Though the Global North engages with the discourse of gender studies, it does not factor in the aspect of ‘double deprivation’ of women in the Global South, resulting from the twin incidence of poverty and gender discrimination. Likewise, on other issues such as climate change, human rights and development assistance, the predominant view of the Global South cannot be ignored while attempting to re-imagine global orders. Scholarship also needs to capture the variations in perceptions on the Global South – between state and non-state actors and between powerful and weak states. Also, how does the notion of Global South accommodate empirical developments such as the emergence of rising powers?
How do we measure the changes that constitute the emerging global orders? Given the distinct experiences of the Global South, do we need alternative research methods? What are the epistemologies and ontologies of the Global South? Is it possible to enrich the normative mainstream conceptualisations in IR by drawing from the common historical experiences of the Global South?
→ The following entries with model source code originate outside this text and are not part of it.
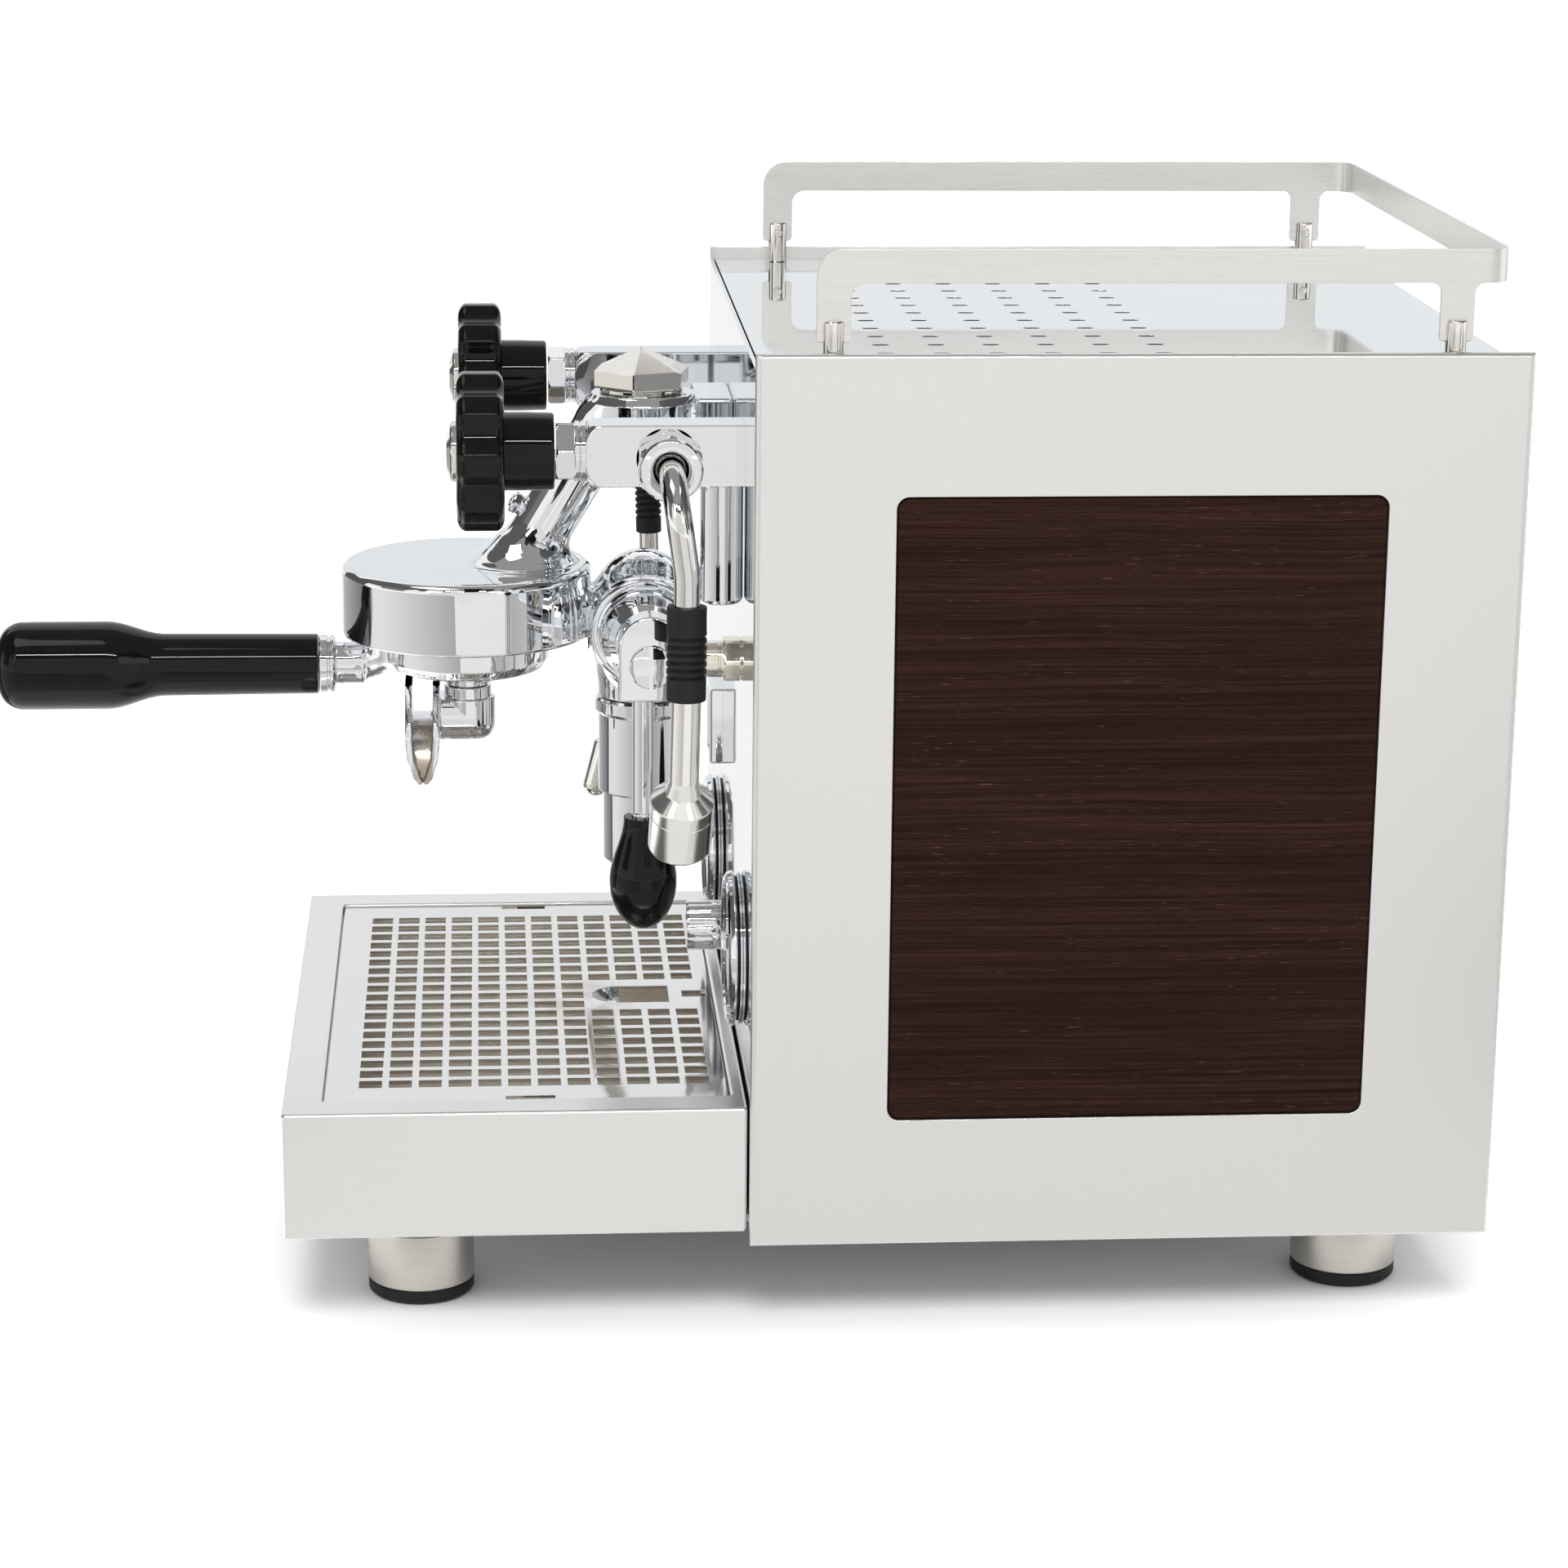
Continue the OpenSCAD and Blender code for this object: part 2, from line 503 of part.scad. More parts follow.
module portafilter_handle() color("black") put() translate([0, by, 222.3]) difference() {
  union() {
    rotate([90, 0, 0]) rotate_extrude() polygon(concat([[0, 57.2]], [[11.4, 57.2], [11.9, 58]],
      [for (i = [0 : 10]) [11.9 + 0.5 * i / 10, 58 + 58 * i / 10]],
      [for (i = [1 : 12]) let (t = i / 12) [12.4 + 4.5 * (1 - cos(180 * t)) / 2, 116 + 22 * t]],
      [for (i = [1 : 4]) [16.9, 138 + 32 * i / 4]],
      [for (i = [1 : 9]) let (a = 10 * i) [16.9 - 9.5 * (1 - cos(a)), 170 + 9.5 * sin(a)]], [[0, 179.5]]));
  }
  ycyl(4.05, -112, -50);
}
module filter_basket() color("silver") put() translate([0, by, 0]) difference() {
  union() {
    translate([0, 0, 223.6]) cylinder(r = 29.2, h = 22.5);
    translate([0, 0, 246.02]) cylinder(r = 34.5, h = 0.8);
  }
  translate([0, 0, 224.4]) cylinder(r = 28.6, h = 30);
  for (r = [8, 16, 24], a = [0 : 30 : 330]) rotate([0, 0, a]) translate([r, 0, 220]) cylinder(r = 1.2, h = 10, $fn = 12);
}
module double_spout() color("silver") put() translate([0, by, 0]) {
  difference() {
    union() {
      translate([0, 0, 202.4]) cylinder(r = 10.7, h = 7);
      translate([0, 0, 209.3]) cylinder(r = 9.2, h = 4.55);
      translate([0, 0, 202.4]) ycyl(10.7, -10.9, 0);
      translate([0, 0, 202.4]) sphere(10.7);
    }
    translate([0, 0, 202.4]) { cylinder(r = 5, h = 20); sphere(5); ycyl(5, -16, 0); }
  }
  // open double trough
  intersection() {
    translate([0, 0, 180]) rotate([90, 0, 0]) translate([0, 0, 10.8]) difference() {
      rotate_extrude() square([37, 13.2]);
      translate([0, 0, 2.6]) rotate_extrude() translate([22.5, 0]) square([30, 8]);
      translate([0, 0, -1]) cylinder(r = 20, h = 20);
      translate([0, 22.4, -1]) cylinder(r = 5, h = 4);
    }
    box([-26.5, -30, 180], [26.5, 0, 218]);
    rotate([90, 0, 0]) translate([0, 190, 0]) cylinder(r = 28.6, h = 60);
    translate([-30, -17.4, 0]) rotate([90, 0, 90]) linear_extrude(60) polygon([[-6.7, 222],
      [-6.7, 198], [-5.8, 190], [-3.5, 182.5], [-1.5, 180], [1.5, 180], [3.5, 182.5],
      [5.8, 190], [6.7, 198], [6.7, 222]]);
  }
}
// ---------- star knobs ----------
module star(r) difference() {
  union() {
    ycyl(r - 2, -104.2, -102.2, r); ycyl(r, -102.21, -89.5); ycyl(r, -89.51, -86.9, r - 2.6);
    ycyl(14.2, -87, -70.2); ycyl(13.4, -70.21, -69);
    ycyl(3, -69.5, -50);
  }
  for (a = [0 : 360 / lobes : 359]) rotate([0, a + 22.5, 0]) translate([r + 7.4, 0, 0]) ycyl(10.6, -110, -80);
  ycyl(11.4, -106, -103);
}
module knob_cap() { ycyl(11, -106.2, -103.4); ycyl(7, -108.2, -106.19, 11); }
module water_knob() color("black") put() translate([vx, 0, vz]) star(knob_d / 2);
module steam_knob() color("black") put() translate([-vx, 0, vz]) star(knob_d / 2);
module water_knob_cap() color("silver") put() translate([vx, 0, vz]) knob_cap();
module steam_knob_cap() color("silver") put() translate([-vx, 0, vz]) knob_cap();
// ---------- wands ----------
// ball, short horizontal run and quarter bend, for a tube of radius r
module wand_top(r, tilt, run, k = 0) translate(bj) rotate([tilt, 0, 0]) {
  difference() { rotate([0, 90, 0]) sphere(6.4); translate([-8, 0, 0]) rotate([0, 90, 0]) cylinder(r = 10, h = 3.4); }
  translate([4, 0, 0]) rotate([0, 90, 0]) cylinder(r = r + k, h = 1 + 7 * k);
  translate([5, 0, -20]) rotate([90, 0, 0]) rotate_extrude(angle = 90) translate([20, 0]) circle(r);
  translate([25, 0, -20 - run]) cylinder(r = r + k, h = run + 7 * k);
}
module water_wand() color("silver") put() {
  wand_top(4.8, 8.1, 14.6);
  translate([126, -22.62, 282.85]) sphere(4.95);
  bar([126, -22.62, 282.85], [126, -22.93, 235], 4.8);
  bar([126, -22.9, 237.2], [126, -23.6, 207.5], 5.45);
  // nozzle, set at an angle under the straight tube
  translate([126, -23.6, 207.5]) rotate([-1.6, 27, 0]) {
    rotate_extrude() polygon([[0, 4.2], [3.5, 4.2], [5.0, 2.2], [5.6, -0.6], [6.7, -4.9], [11.55, -9.2], [11.7, -9.7], [11.7, -31.1], [10.4, -32.7], [0, -32.7]]);
  }
}
module water_grip() color("black") put() difference() {
  bar([126, -22.69, 272], [126, -22.91, 237.5], 7.2);
  bar([126, -22.68, 274], [126, -22.93, 235.5], 4.85);
}
module steam_wand() color("silver") put() {
  mirror([1, 0, 0]) wand_top(4.1, 1.2, 66.3, 0.08);
  translate([-126, -25.69, 230.82]) sphere(4.35);
  bar([-126, -25.69, 230.82], [-126, -44.9, 152], 4.1);
  bar([-126, -43.7, 158], [-126, -48.4, 139.5], 5.3);
  translate([-126, -48.4, 139.5]) sphere(5.5);
}
module steam_grip() color("black") put() translate([-126, bj[1], bj[2]]) rotate([1.2, 0, 0]) translate([0, 0, -69]) difference() {
  cylinder(r = 5.3, h = 32.7);
  translate([0, 0, -1]) cylinder(r = 4.2, h = 36);
}

chassis_base();
inner_frame();
foot_posts();
foot_pads();
right_side_panel();
left_side_panel();
right_wood_inlay();
left_wood_inlay();
front_panel();
rear_panel();
water_tank();
boiler();
heating_element();
inner_pipes();
pump();
control_box();
safety_valve();
power_inlet();
group_body();
group_cap_nut();
group_plug();
group_gasket();
shower_screen();
exhaust_tube();
cam_nut();
valve_bodies();
valve_bonnets();
wand_nuts();
hot_water_sleeve();
service_fitting();
display_bezel();
gauge_bezels();
gauge_cases();
gauge_lenses();
boiler_needle();
pump_needle();
power_knob();
cup_tray();
cup_rail();
rail_posts();
drip_box();
drip_basin();
drip_grate();
brew_lever();
lever_knob();
lever_screw();
brew_valve();
drain_valve();
portafilter();
portafilter_handle();
filter_basket();
double_spout();
water_knob();
steam_knob();
water_knob_cap();
steam_knob_cap();
water_wand();
steam_wand();
water_grip();
steam_grip();
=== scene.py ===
import json
import math
import bpy
import bmesh
import numpy as np
from mathutils import Vector, Matrix
from mathutils.geometry import tessellate_polygon


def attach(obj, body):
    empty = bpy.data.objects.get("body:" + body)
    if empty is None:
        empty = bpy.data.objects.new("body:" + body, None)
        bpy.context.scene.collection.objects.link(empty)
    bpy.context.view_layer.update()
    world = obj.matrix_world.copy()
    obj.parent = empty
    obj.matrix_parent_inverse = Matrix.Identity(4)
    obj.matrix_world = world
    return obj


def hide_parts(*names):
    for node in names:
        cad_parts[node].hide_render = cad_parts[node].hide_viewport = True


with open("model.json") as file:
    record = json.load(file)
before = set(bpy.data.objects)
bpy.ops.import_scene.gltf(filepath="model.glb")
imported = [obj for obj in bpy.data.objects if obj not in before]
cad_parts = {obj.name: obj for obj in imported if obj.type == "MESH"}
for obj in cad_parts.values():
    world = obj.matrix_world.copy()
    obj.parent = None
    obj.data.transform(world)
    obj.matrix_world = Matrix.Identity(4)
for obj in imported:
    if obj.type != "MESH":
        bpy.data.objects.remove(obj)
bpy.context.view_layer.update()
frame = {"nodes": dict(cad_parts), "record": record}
RECORD = frame["record"]
REST_OF = {s["node"]: s["material_slot"] for s in RECORD["subparts"]}
SCENE = bpy.context.scene
pi = math.pi

# ------------------------------------------------------------------
# geometry helpers: everything below is in design millimetres, the row
# frame is the same thing moved by +3 mm in y and divided by 1000
# ------------------------------------------------------------------
SHIFT = np.array([0.0, 3.0, 0.0])


def T(v):
    return (np.asarray(v, float) + SHIFT) / 1000.0


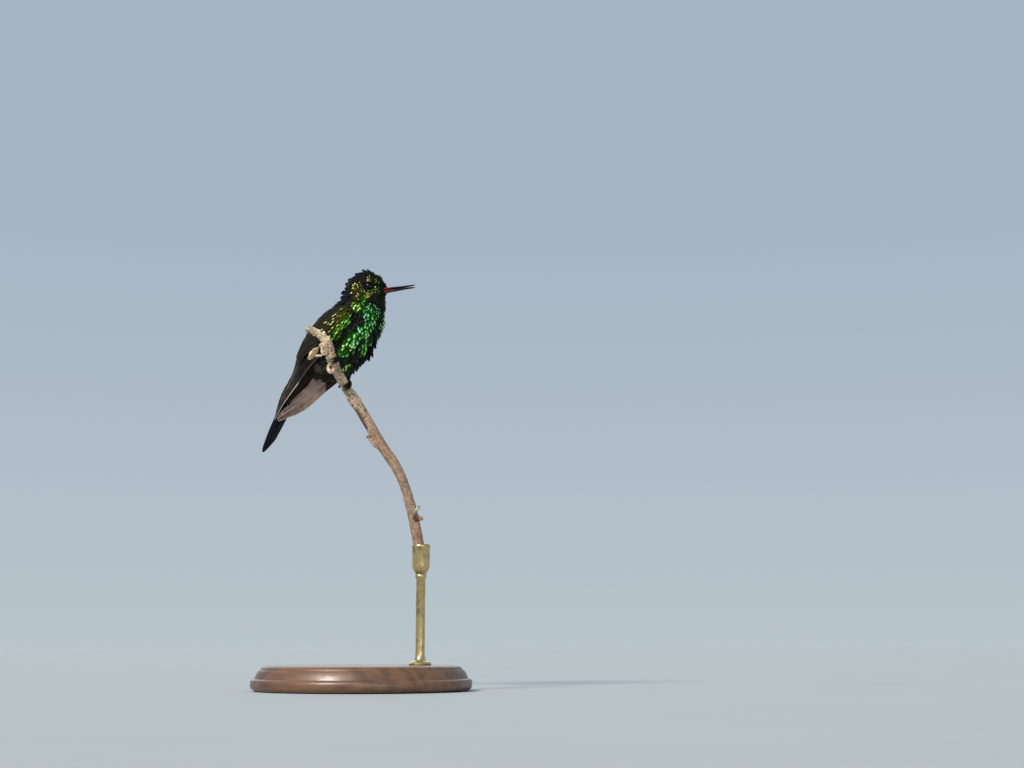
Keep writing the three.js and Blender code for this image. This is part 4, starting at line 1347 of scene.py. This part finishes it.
class HUMMINGBIRD_OT_wings(bpy.types.Operator):
    """Folded wings: flight feathers, and the coverts over and under them"""
    bl_idname = "hummingbird.wings"
    bl_label = "Wings"

    def execute(self, context):
        settings, plumage = scene_settings().wings, scene_settings().plumage
        rng = np.random.default_rng(plumage.seed + 1)
        flight = flight_finish("flight_feathers", 0.6)
        for side_name, side in SIDES.items():
            self.flight_feathers(settings, rng, flight, side_name, side)
            self.core(side_name, side)
            self.coverts(plumage, rng, side_name, side)
        return {"FINISHED"}

    def flight_feathers(self, settings, rng, finish, side_name, side):
        def lay(name, vanes, edges, patch, *nodes):
            points, vane_uv = vanes
            count = len(points)
            piece = feather_mesh(
                f"{name}_{side_name}", mirrored(points, side), vane_uv, len(FLIGHT_ROWS) - 1, LONG_COLUMNS,
                strips(count), shown_colours(settings, count, rng, edges), side > 0, patch,
            )
            finish_piece(piece, finish, "flight_feathers", *nodes)

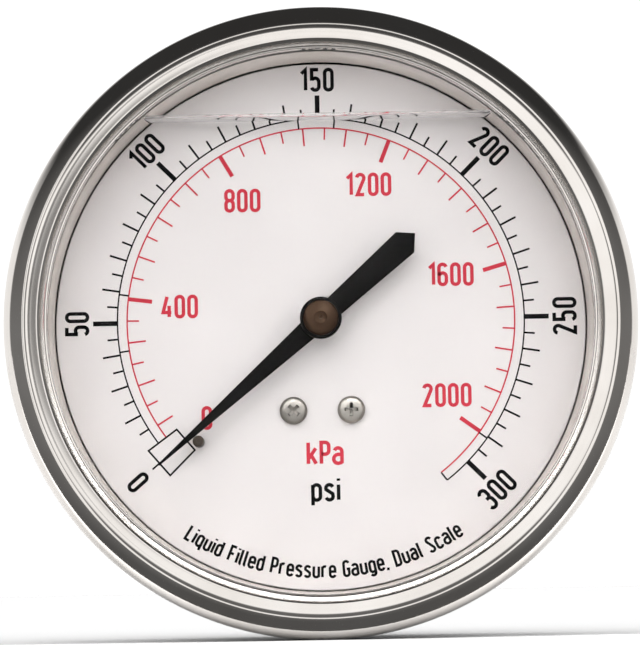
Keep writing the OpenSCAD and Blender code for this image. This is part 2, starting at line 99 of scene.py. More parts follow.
# -------- driving sizes, in millimetres
# BEZEL_DEPTH is the bezel's height along z, BEAD_R its bead's radius, and TURN the facets round a ring.
BEZEL_R = 55.0
BEZEL_IN_R = 53.8
BEZEL_DEPTH = 16.0
LIP_R = 47.2
BEAD_R = 4.7
CASE_R = 50.0
CASE_IN_R = 49.0
CASE_BACK = 1.2
DIAL_R = 46.6
SKIRT_TOP_R = 47.4
SKIRT_FOOT_R = 46.8
RIM_R = 53.3
RIM_GAP = 1.2
LIQUID_LEVEL = 35.3
ZERO_CLOCK = 228.8
TURN = 288

# -------- camera
CAMERA_DISTANCE = 0.520
CAMERA_DROP = 0.046
VIEW_WIDTH = 0.1105
CAMERA_ROLL = 1.0
AIM_SIDE = -0.00016
AIM_UP = -0.00038
SENSOR = 36.0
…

Is there room for non-western doctrinal insights, such as those of Kautilya and Sun Tzu, within the discipline of mainstream IR? These are some of the methodological concerns that are likely to emerge, given the theme of the Convention.
It is expected that each paper submitted for consideration will specifically address the central concerns of the Convention, capturing the key themes of ‘normative approaches’, ‘re-imaginings’ and ‘Global South’.